Non solo cibo prelibato e pregiato, ma anche toccasana per l’ambiente. Mangiare le ostriche, infatti, fa bene anche all’ambiente. A confermare questa curiosa tendenza è l’Università di Ferrara che a Goro, centro mondiale per la produzione di ostriche, ha rilevato la loro capacità di catturare con il guscio la CO2, ossia l’anidride carbonica. Il guscio rappresenta la maggior parte del peso di un’ostrica, circa il 60-70%, contribuendo così a eliminare circa il 50% di sostanze tossiche nel loro ciclo di vita.

Nel 2020 sono state prodotte circa 6 milioni di tonnellate di ostriche, eliminando così 1,7 milioni di tonnellate di anidride carbonica. Un margine che in Italia è in crescita, come ha dichiarato all’ANSA il presidente di Fedagripesca-Confcooperative, Paolo Tiozzo: “Abbiamo molte varietà molto apprezzate anche all’estero, dall’Ostrica rosa di Scardovari alla verde del Golfo dei Poeti, alla bianca del Gargano, alla nera di Goro. Certo non possiamo competere con i volumi di altri Paesi ma la qualità è ottima; una filiera che, se ben sviluppata, potrebbe arrivare a superare il mezzo miliardo di euro”.

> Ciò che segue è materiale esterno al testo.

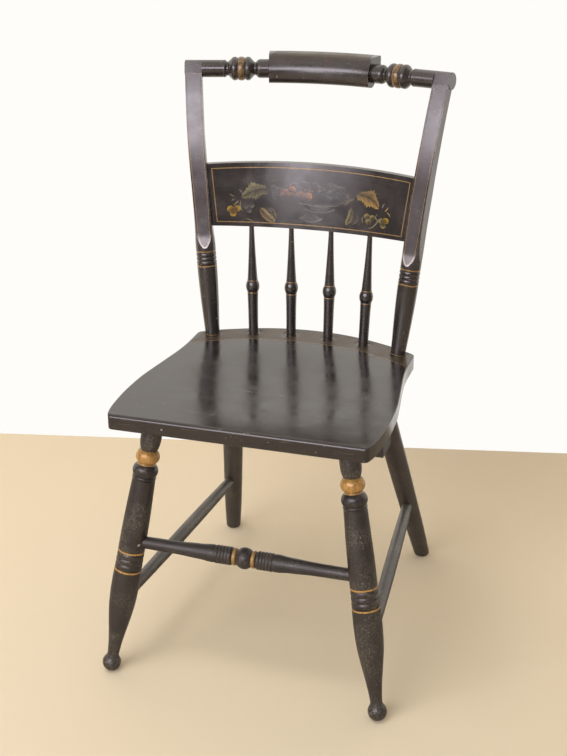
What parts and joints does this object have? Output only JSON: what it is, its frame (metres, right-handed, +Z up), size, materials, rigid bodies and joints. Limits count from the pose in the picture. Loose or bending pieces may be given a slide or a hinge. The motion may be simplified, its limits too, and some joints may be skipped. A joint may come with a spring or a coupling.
{
  "type": "side chair",
  "caption": "Painted wooden side chair with a solid plank seat, splayed turned legs, a spindle and slat back, and a turned crest rail with a pillow block.",
  "frame": {"origin": "centre of the bounding box at floor level", "axes": "+Z up from the floor, the sitter faces -Y, +X is to the right seen from in front"},
  "size_m": [0.4516, 0.5062, 0.8818],
  "materials": {
    "seat_plank": "satin black-brown paint, rubbed, with a thin gilt line across the rear deck",
    "seat_cleat": "flat dark paint",
    "cleat_screws": "slotted steel, darkened",
    "painted_wood": "satin black-brown paint with gilt lines and gilt turnings",
    "stencilled_slat": "satin black-brown paint with bronze-powder stencil and a gilt border"
  },
  "bodies": {
    "root": {"seat_plank": "seat_plank", "seat_cleat": "seat_cleat", "cleat_screws": "cleat_screws", "front_leg_left": "painted_wood", "front_leg_right": "painted_wood", "rear_leg_left": "painted_wood", "rear_leg_right": "painted_wood", "front_stretcher": "painted_wood", "side_stretcher_left": "painted_wood", "side_stretcher_right": "painted_wood", "post_left": "painted_wood", "post_right": "painted_wood", "crest_rail": "painted_wood", "back_slat": "stencilled_slat", "spindle_1": "painted_wood", "spindle_2": "painted_wood", "spindle_3": "painted_wood", "spindle_4": "painted_wood"}
  },
  "joints": []
}
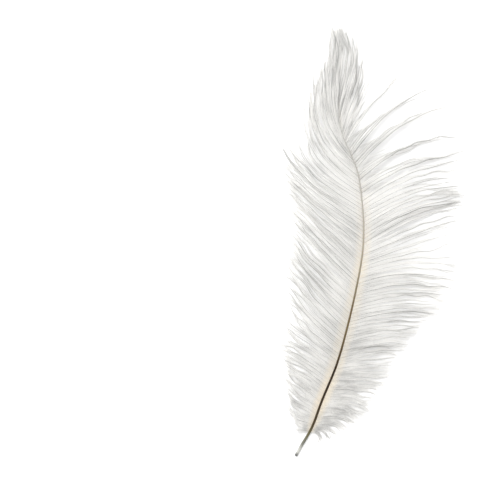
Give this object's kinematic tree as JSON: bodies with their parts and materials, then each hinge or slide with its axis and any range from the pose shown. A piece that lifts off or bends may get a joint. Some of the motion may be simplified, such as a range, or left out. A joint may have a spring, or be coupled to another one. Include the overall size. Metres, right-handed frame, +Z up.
{
  "type": "ostrich feather",
  "caption": "White ostrich plume lying flat: a thin curved dark shaft with a bare quill end and wide soft vanes of loose barbs in pointed locks.",
  "frame": {"origin": "middle of the plume's outline, on the surface it lies on", "axes": "+Y along the plume, from the quill end to the tip; +X towards the wide, drooping side; +Z up, away from the surface"},
  "size_m": [0.1292, 0.3012, 0.0142],
  "materials": {
    "barbs": "soft matt white barbs",
    "shaft": "smooth horn, dark brown, paler at both ends and sides"
  },
  "bodies": {
    "root": {"feather": "barbs"}
  },
  "joints": []
}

Occorre però consumarle e produrle consapevolmente, per cui il team di ricerca dell’Università di Ferrara, coordinato dalla professoressa Elena Tamburini, sta lavorando a un manuale tecnico di ostricultura, utile a rilanciare un piano strategico per il settore. Il progetto prevede la cooperazione di sei regioni, tra le più attive nella produzione di ostriche, ossia Veneto, Emilia-Romagna, Marche, Puglia, Sardegna e Liguria. Si lavorerà alla sostenibilità delle produzioni, con focus sugli aspetti igienico-sanitari.

Ma c’è di più. Ostriche, così come vongole e cozze, possono rappresentare una fonte di nutrimento e proteine per il pianeta, molto più sostenibile di insetti e altre sostanze sintetiche prodotte in laboratorio. Insomma, una pietanza prelibata che, dalle grandi occasioni e cene romantiche, si trasforma in grande occasione per l’ambiente e la sostenibilità. E va ammesso che così c’è anche più gusto.